> _Goal of the exercise_: Reproduce the top of the data verbatim, through and including the line that contains "bpy.context.scene.camera = cam".

> _Supplied data_:
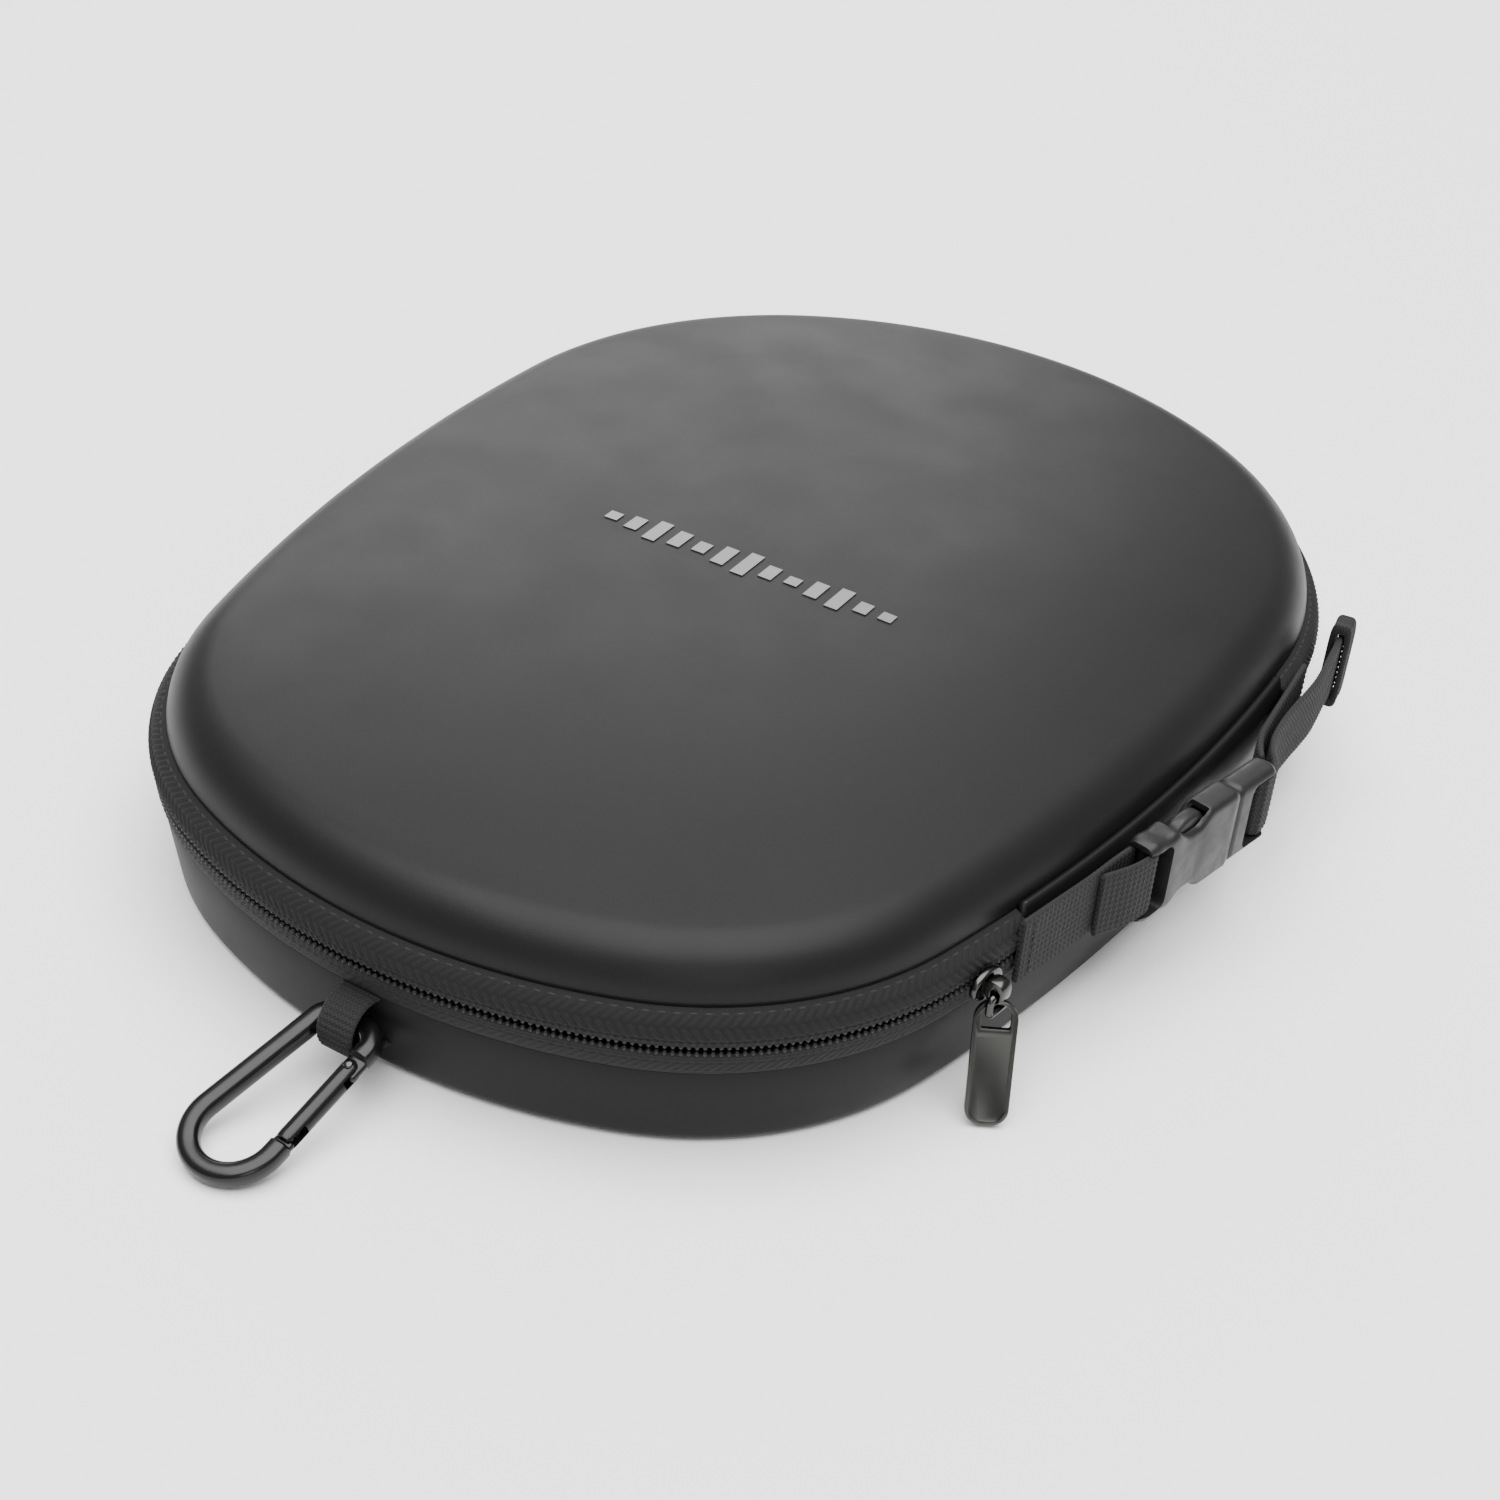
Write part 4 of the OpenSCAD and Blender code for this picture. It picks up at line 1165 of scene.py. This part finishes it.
foot = TAB_HEAD - TAB_L
recess = tab_outline(3.15, -4.6, foot + 0.75, 0.6, 2.4)
tab = carve(prism(tab_outline(TAB_W / 2, TAB_HEAD, foot, 3.6, 3.0), -TAB_T / 2, TAB_T / 2, TAB_PLANE),
            prism(tab_outline(2.68, 1.1, -3.4, 2.0, 0.5), -3, 3, TAB_PLANE),
            prism(recess, 0.58, 3, TAB_PLANE), prism(recess, -3, -0.58, TAB_PLANE))
solid("pull_tab_pressed", [softened(tab, 0.22)], GUNMETAL, "tab", "gunmetal", "pull_tab")

# ---- Zip stops ----
stops = []
for y in (-59.6, 34.1):
    xy, away = outline([run_at_y(y + 1.25)], -4.5)
    turn = math.atan2(away[0, 1], away[0, 0])
    at = Matrix.Translation((xy[0, 0], y + 1.25, 0)) @ Matrix.Rotation(turn, 4, "Z")
    stops.append(bar(-1.15, 1.15, 1.0, 0.95, 0.4, at, mid=23.2))
solid("zip_end_stops", stops, NYLON, "base", "plastic", "zip_stops")

# ---- Camera: at the photograph's angle ----
AZIMUTH, ELEVATION, ROLL = 29.22, 34.48, 4.61
DISTANCE = 489.1
TARGET = Vector((14.3, -36.65, 24.5)) * MM
az, el = math.radians(AZIMUTH), math.radians(ELEVATION)
back = Vector((math.sin(az) * math.cos(el), -math.cos(az) * math.cos(el), math.sin(el)))
cam_data = bpy.data.cameras.new("camera")
cam = linked("camera", cam_data)
cam_data.lens = 59.64
cam_data.sensor_width = 36
cam_data.shift_x, cam_data.shift_y = 0.012, -0.0103
cam.location = TARGET + back * DISTANCE * MM
cam.rotation_mode = "QUATERNION"
cam.rotation_quaternion = (-back).to_track_quat("-Z", "Y") @ Matrix.Rotation(math.radians(ROLL), 4, "Z").to_quaternion()
cam_data.clip_start, cam_data.clip_end = 0.01, 20
bpy.context.scene.camera = cam

# ---- Floor and lights ----
floor_mat = Nodes("pale_floor", (0.86, 0.86, 0.86), 0.7)
floor_mat.rough(floor_mat.spread(floor_mat.noise(floor_mat.coords(), 0.01), 0.3, 0.7, 0.66, 0.74))
floor_mesh = bpy.data.meshes.new("floor")
FLOOR = 3.0  # metres from the middle to each side
floor_mesh.from_pydata([(x * FLOOR, y * FLOOR, 0) for x, y in ((-1, -1), (1, -1), (1, 1), (-1, 1))], [], [(0, 1, 2, 3)])
floor_mesh.materials.append(floor_mat.mat)
floor = linked("floor", floor_mesh)


def soft_light(name, place, size, power):
    """A rectangular area light that faces the origin."""
    data = bpy.data.lights.new(name, "AREA")
    data.shape, data.size, data.size_y = "RECTANGLE", size[0], size[1]
    data.energy = power
    obj = linked(name, data)
    obj.location = place
    obj.rotation_mode = "QUATERNION"
    obj.rotation_quaternion = (-Vector(place)).to_track_quat("-Z", "Y")


soft_light("top_softbox", (0.1, -0.1, 2.4), (3.0, 3.0), 230)
soft_light("back_left_softbox", (-0.95, 1.2, 0.75), (1.2, 0.8), 13)
soft_light("front_right_softbox", (1.3, -1.5, 0.9), (0.8, 0.8), 8)
world = bpy.data.worlds.new("studio")
world.use_nodes = True
background = world.node_tree.nodes["Background"].inputs
background["Color"].default_value, background["Strength"].default_value = (1, 1, 1, 1), 0.45
bpy.context.scene.world = world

> _Exercise output_:
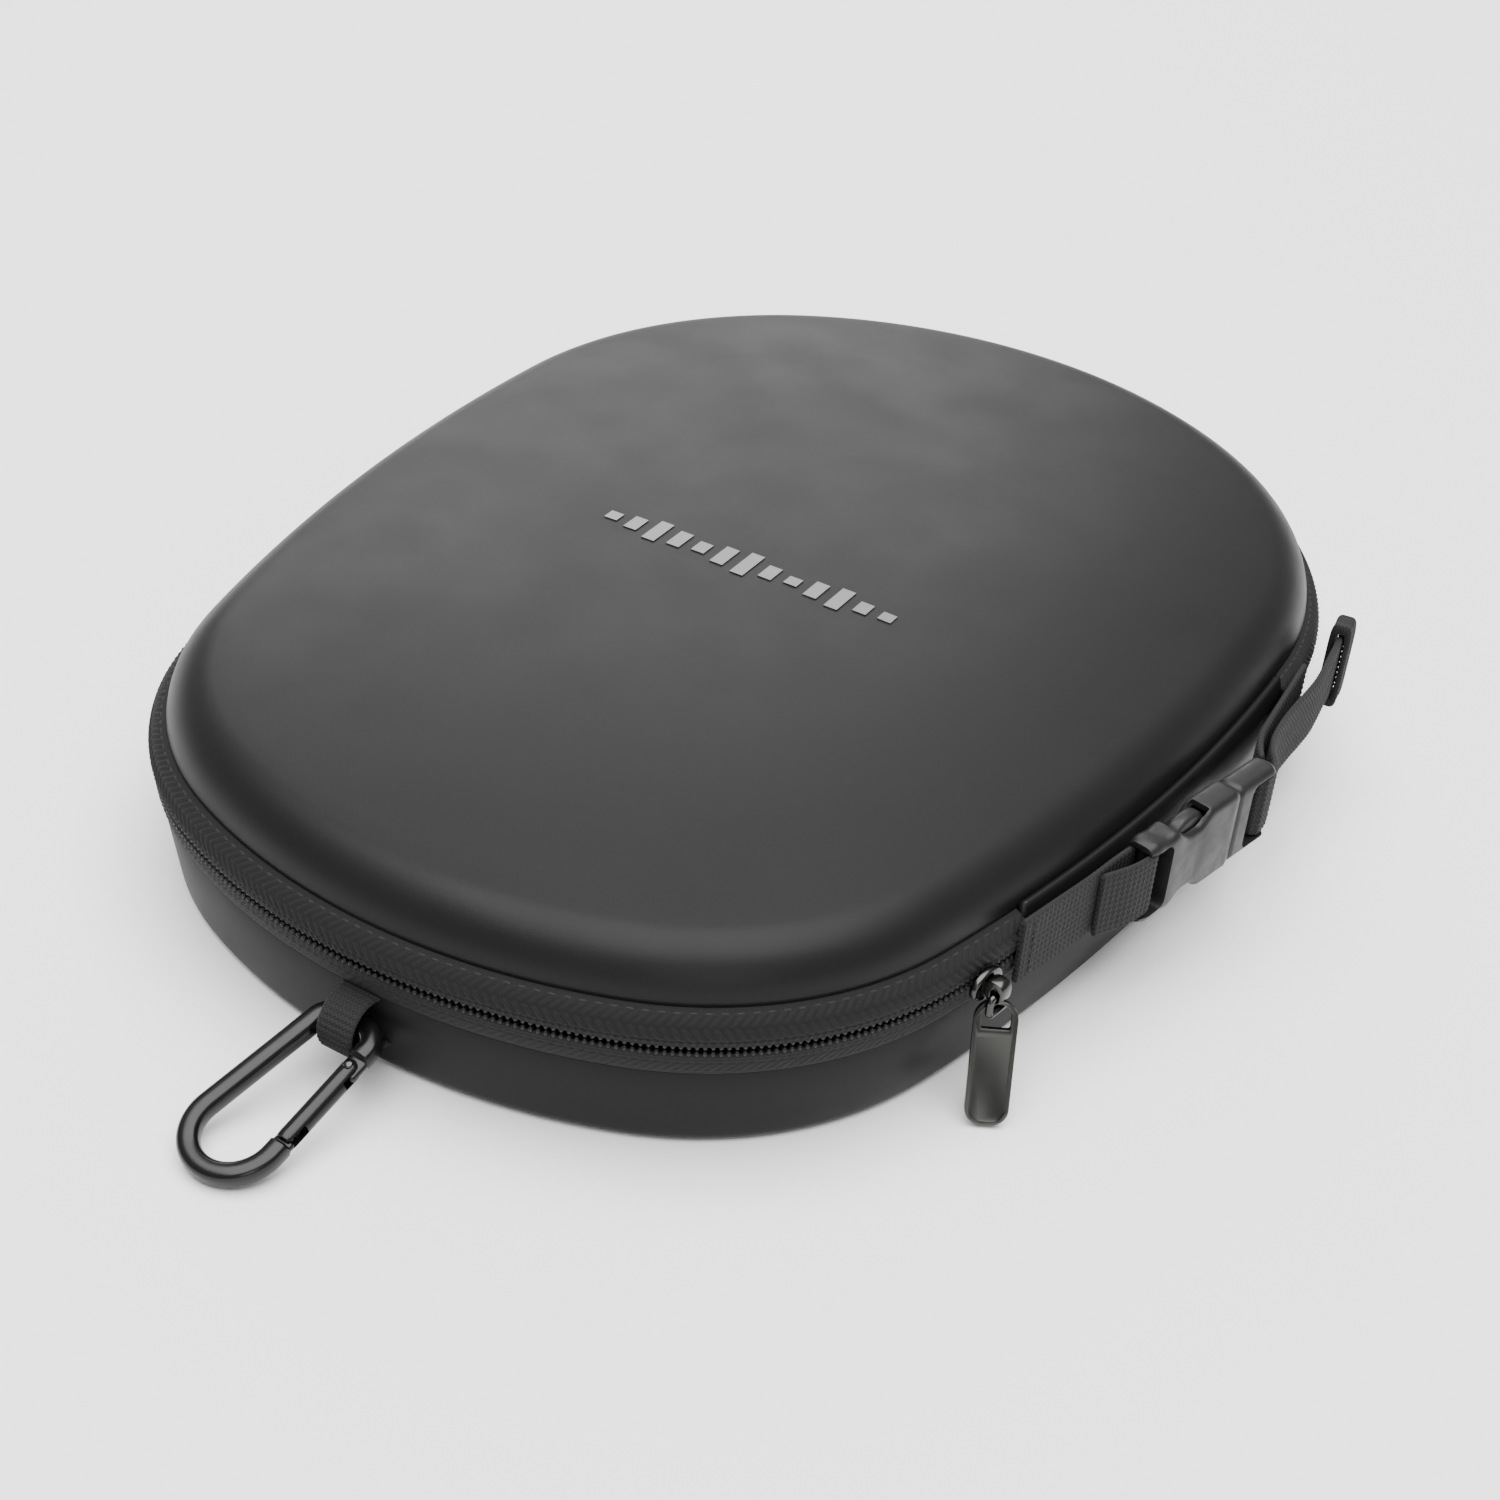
Write part 4 of the OpenSCAD and Blender code for this picture. It picks up at line 1165 of scene.py. This part finishes it.
foot = TAB_HEAD - TAB_L
recess = tab_outline(3.15, -4.6, foot + 0.75, 0.6, 2.4)
tab = carve(prism(tab_outline(TAB_W / 2, TAB_HEAD, foot, 3.6, 3.0), -TAB_T / 2, TAB_T / 2, TAB_PLANE),
            prism(tab_outline(2.68, 1.1, -3.4, 2.0, 0.5), -3, 3, TAB_PLANE),
            prism(recess, 0.58, 3, TAB_PLANE), prism(recess, -3, -0.58, TAB_PLANE))
solid("pull_tab_pressed", [softened(tab, 0.22)], GUNMETAL, "tab", "gunmetal", "pull_tab")

# ---- Zip stops ----
stops = []
for y in (-59.6, 34.1):
    xy, away = outline([run_at_y(y + 1.25)], -4.5)
    turn = math.atan2(away[0, 1], away[0, 0])
    at = Matrix.Translation((xy[0, 0], y + 1.25, 0)) @ Matrix.Rotation(turn, 4, "Z")
    stops.append(bar(-1.15, 1.15, 1.0, 0.95, 0.4, at, mid=23.2))
solid("zip_end_stops", stops, NYLON, "base", "plastic", "zip_stops")

# ---- Camera: at the photograph's angle ----
AZIMUTH, ELEVATION, ROLL = 29.22, 34.48, 4.61
DISTANCE = 489.1
TARGET = Vector((14.3, -36.65, 24.5)) * MM
az, el = math.radians(AZIMUTH), math.radians(ELEVATION)
back = Vector((math.sin(az) * math.cos(el), -math.cos(az) * math.cos(el), math.sin(el)))
cam_data = bpy.data.cameras.new("camera")
cam = linked("camera", cam_data)
cam_data.lens = 59.64
cam_data.sensor_width = 36
cam_data.shift_x, cam_data.shift_y = 0.012, -0.0103
cam.location = TARGET + back * DISTANCE * MM
cam.rotation_mode = "QUATERNION"
cam.rotation_quaternion = (-back).to_track_quat("-Z", "Y") @ Matrix.Rotation(math.radians(ROLL), 4, "Z").to_quaternion()
cam_data.clip_start, cam_data.clip_end = 0.01, 20
bpy.context.scene.camera = cam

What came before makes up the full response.